The lecture investigates in how far today’s drinking culture in Istanbul can be traced back to nineteenth century developments. That there has been important change is obvious: in modern Ottoman Istanbul, most drinkers must have been non-Muslims; and production of alcoholic beverages on industrial scale only slowly developed. On the other hand, previous research has shown that in nineteenth century Istanbul, the consumption of alcohol became more widespread and increasingly public among the (male) Muslim inhabitants of the city. The rise of ʽaraḳ/rakı as something like the national drink can be understood only as a result of complex social and cultural negotiations that modified the drinking culture in the city that no longer complied with Mediterranean patterns.

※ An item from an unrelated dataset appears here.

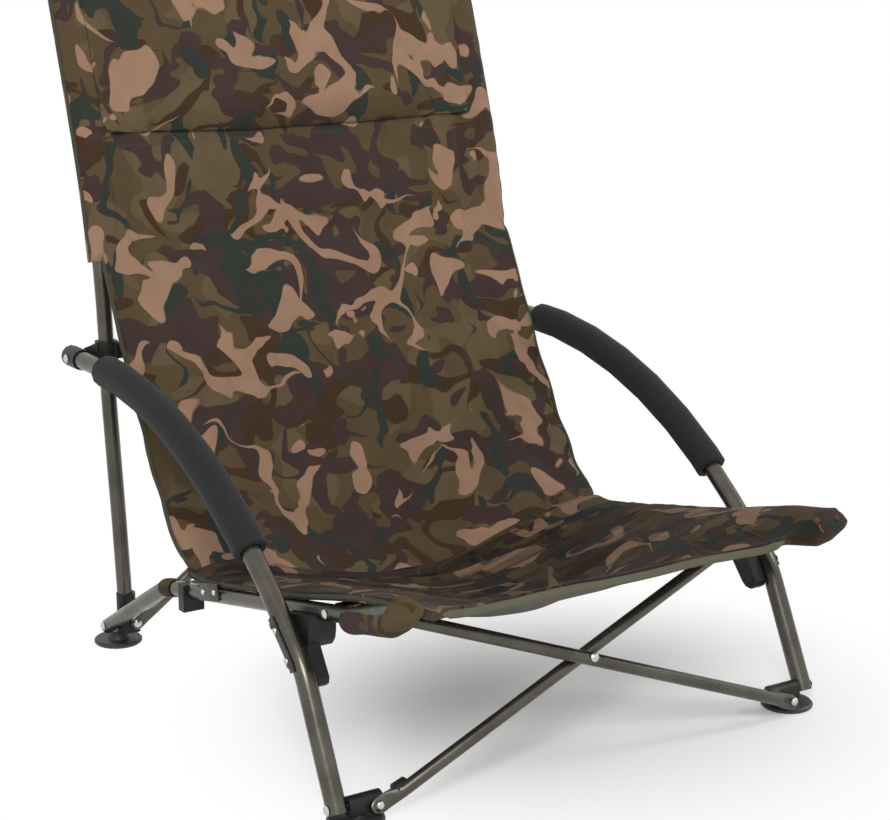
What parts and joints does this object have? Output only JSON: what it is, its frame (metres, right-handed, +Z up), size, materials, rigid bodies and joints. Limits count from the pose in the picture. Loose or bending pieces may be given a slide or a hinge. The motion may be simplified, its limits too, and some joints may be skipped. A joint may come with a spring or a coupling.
{
  "type": "carp fishing chair",
  "caption": "Folding low fishing chair: bent steel side frames, crossed braces front and rear, padded camouflage sling seat and back, foam arms, round mud feet.",
  "frame": {"origin": "centre of the bounding box on the floor, under the middle of the seat", "axes": "+X to the sitter's left as seen from the front, which is the viewer's right; -Y the front; +Z up"},
  "size_m": [0.641, 0.7656, 0.8086],
  "materials": {
    "olive_steel": "satin olive-grey paint with a fine metallic fleck",
    "bright_steel": "zinc-plated rivets, brushed",
    "black_moulding": "moulded nylon, matt",
    "grey_rubber": "hard dark-grey rubber, matt",
    "foam": "closed-cell foam, matt",
    "camouflage_cloth": "printed woven polyester over padding"
  },
  "bodies": {
    "left_side": {"upright_l": "olive_steel", "upright_plug_l": "black_moulding", "rear_socket_l": "black_moulding", "rail_pin_l": "bright_steel", "rear_disc_l": "grey_rubber", "rear_foot_pin_l": "bright_steel", "back_upper": "camouflage_cloth", "back_lower": "camouflage_cloth", "head_pad": "camouflage_cloth"},
    "rear_brace_a": {"rear_brace_a": "olive_steel", "rear_cross_pin": "bright_steel"},
    "rear_brace_b": {"rear_brace_b": "olive_steel"},
    "right_side": {"upright_r": "olive_steel", "upright_plug_r": "black_moulding", "rear_socket_r": "black_moulding", "rail_pin_r": "bright_steel", "rear_disc_r": "grey_rubber", "rear_foot_pin_r": "bright_steel"},
    "slider_left": {"collar_l": "black_moulding", "arm_pin_l": "bright_steel"},
    "leg_left": {"arm_leg_l": "olive_steel", "arm_grip_l": "foam", "arm_cap_l": "black_moulding", "cradle_l": "black_moulding", "cradle_strap_l": "bright_steel", "foot_pin_l": "bright_steel"},
    "foot_left": {"front_bracket_l": "black_moulding", "front_disc_l": "grey_rubber"},
    "rail_left": {"rail_l": "olive_steel", "front_rail_pin_l": "bright_steel", "rail_clamp_l": "black_moulding", "rail_loop_l": "camouflage_cloth", "seat_pocket_l": "camouflage_cloth", "seat": "camouflage_cloth"},
    "swivel_left": {"rail_swivel_l": "black_moulding", "front_brace_pin_l": "bright_steel"},
    "slider_right": {"collar_r": "black_moulding", "arm_pin_r": "bright_steel"},
    "leg_right": {"arm_leg_r": "olive_steel", "arm_grip_r": "foam", "arm_cap_r": "black_moulding", "cradle_r": "black_moulding", "cradle_strap_r": "bright_steel", "foot_pin_r": "bright_steel"},
    "foot_right": {"front_bracket_r": "black_moulding", "front_disc_r": "grey_rubber"},
    "rail_right": {"rail_r": "olive_steel", "front_rail_pin_r": "bright_steel", "rail_clamp_r": "black_moulding", "rail_loop_r": "camouflage_cloth", "seat_pocket_r": "camouflage_cloth"},
    "swivel_right": {"rail_swivel_r": "black_moulding"},
    "front_brace_b": {"front_brace_b": "olive_steel", "front_cross_pin": "bright_steel"},
    "front_brace_a": {"front_brace_a": "olive_steel"}
  },
  "joints": [
    {"name": "fold", "type": "hinge", "parent": "left_side", "child": "rear_brace_a", "pos_m": [-0.245, 0.2744, 0.028], "axis": [0, -0.9857, 0.1685], "range_deg": [0, 42.35], "deforming": ["seat", "back_lower", "back_upper", "head_pad"]},
    {"name": "rear_cross", "type": "hinge", "parent": "rear_brace_a", "child": "rear_brace_b", "pos_m": [0, 0.27442, 0.1985], "axis": [0, -0.9857, 0.1685], "range_deg": [-84.71, 0]},
    {"name": "right_side_turn", "type": "hinge", "parent": "rear_brace_b", "child": "right_side", "pos_m": [0.245, 0.2598, 0.028], "axis": [0, -0.9857, 0.1685], "range_deg": [0, 42.36]},
    {"name": "collar_slide_left", "type": "hinge", "parent": "left_side", "child": "slider_left", "pos_m": [-0.2747, 1.1275, 0.345], "axis": [-1, 0, 0], "range_deg": [0, 16.11]},
    {"name": "arm_turn_left", "type": "hinge", "parent": "slider_left", "child": "leg_left", "pos_m": [-0.302, 0.2905, 0.36], "axis": [1, 0, 0], "range_deg": [0, 42.96]},
    {"name": "foot_turn_left", "type": "hinge", "parent": "leg_left", "child": "foot_left", "pos_m": [-0.291, -0.3035, 0.019], "axis": [1, 0, 0], "range_deg": [-19.16, 0]},
    {"name": "rail_turn_left", "type": "hinge", "parent": "left_side", "child": "rail_left", "pos_m": [-0.27405, 0.2895, 0.027], "axis": [-1, 0, 0], "range_deg": [0, 44.78]},
    {"name": "swivel_turn_left", "type": "hinge", "parent": "rail_left", "child": "swivel_left", "pos_m": [-0.27405, -0.2525, 0.19803], "axis": [1, 0, 0], "range_deg": [0, 52.48]},
    {"name": "collar_slide_right", "type": "hinge", "parent": "right_side", "child": "slider_right", "pos_m": [0.2747, 1.1275, 0.345], "axis": [-1, 0, 0], "range_deg": [0, 16.11]},
    {"name": "arm_turn_right", "type": "hinge", "parent": "slider_right", "child": "leg_right", "pos_m": [0.302, 0.2905, 0.36], "axis": [1, 0, 0], "range_deg": [0, 42.96]},
    {"name": "foot_turn_right", "type": "hinge", "parent": "leg_right", "child": "foot_right", "pos_m": [0.291, -0.3035, 0.019], "axis": [1, 0, 0], "range_deg": [-19.16, 0]},
    {"name": "rail_turn_right", "type": "hinge", "parent": "right_side", "child": "rail_right", "pos_m": [0.27405, 0.2895, 0.027], "axis": [-1, 0, 0], "range_deg": [0, 44.78]},
    {"name": "swivel_turn_right", "type": "hinge", "parent": "rail_right", "child": "swivel_right", "pos_m": [0.27405, -0.2525, 0.19803], "axis": [1, 0, 0], "range_deg": [0, 52.48]},
    {"name": "front_brace_turn", "type": "hinge", "parent": "swivel_left", "child": "front_brace_b", "pos_m": [-0.238, -0.27959, 0.19803], "axis": [0, 0.9617, -0.274], "range_deg": [0, 55.63]},
    {"name": "front_cross", "type": "hinge", "parent": "front_brace_b", "child": "front_brace_a", "pos_m": [0, -0.30149, 0.11276], "axis": [0, -0.9617, 0.274], "range_deg": [0, 111.26]}
  ],
  "couplings": [
    {"joint": "rear_cross", "follows": "fold", "ratio": -2},
    {"joint": "right_side_turn", "follows": "fold", "ratio": 1},
    {"joint": "collar_slide_left", "follows": "fold", "ratio": 0.38012},
    {"joint": "arm_turn_left", "follows": "fold", "ratio": 1.0141},
    {"joint": "foot_turn_left", "follows": "fold", "ratio": -0.45215},
    {"joint": "rail_turn_left", "follows": "fold", "ratio": 1.0571},
    {"joint": "swivel_turn_left", "follows": "fold", "ratio": 1.2389},
    {"joint": "collar_slide_right", "follows": "fold", "ratio": 0.38012},
    {"joint": "arm_turn_right", "follows": "fold", "ratio": 1.0141},
    {"joint": "foot_turn_right", "follows": "fold", "ratio": -0.45215},
    {"joint": "rail_turn_right", "follows": "fold", "ratio": 1.0571},
    {"joint": "swivel_turn_right", "follows": "fold", "ratio": 1.2389},
    {"joint": "front_brace_turn", "follows": "fold", "ratio": 1.3134},
    {"joint": "front_cross", "follows": "fold", "ratio": 2.6268}
  ]
}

The nineteenth century also saw the modification of long-standing attempts at curtailing the consumption of alcohol: old religious arguments and prohibitions now combined with modern concerns such as public health. However, the increase in alcohol consumption and production was dramatic and rakı acquired a new position.

 

Christoph K. Neumann (born 1962) received his MA and Dr.phil. from Munich University. From 1993 to 1996 he was a research fellow at the Orient Institute, Istanbul. After working for two years on a catalogue of Turkish manuscripts at the Czech National Library in Prague, he became, in October 1998, a member of the Department of Humanities and Social Sciences at Istanbul Technical University. From 2002 to 2008 he served at the History Department at Istanbul Bilgi University. Since 2008 he is chair of Turkish Studies at Munich University. He has published on Ottoman historiography, Ottoman social and cultural history, the urban history of Istanbul, political culture and memory in the Republic of Turkey and Turkish fictional literature and has translated novels and short stories from Turkish to German. Recent articles are, among others, “Orientalist Poetics, Autobiographical Fiction, and History Defying Words: Sarkis Torossian Inscri­bing Himself into World War I.” Globalizing Literary Genres: Literature, History, Moder­nity, ed. J. Habjan and F. Imlinger (New York, London: Routledge, 2016), 128-40, and “The Russian Experience: Necati Efendi in Captivity.” In Südost-Forschungen 71 (2012), 19-33.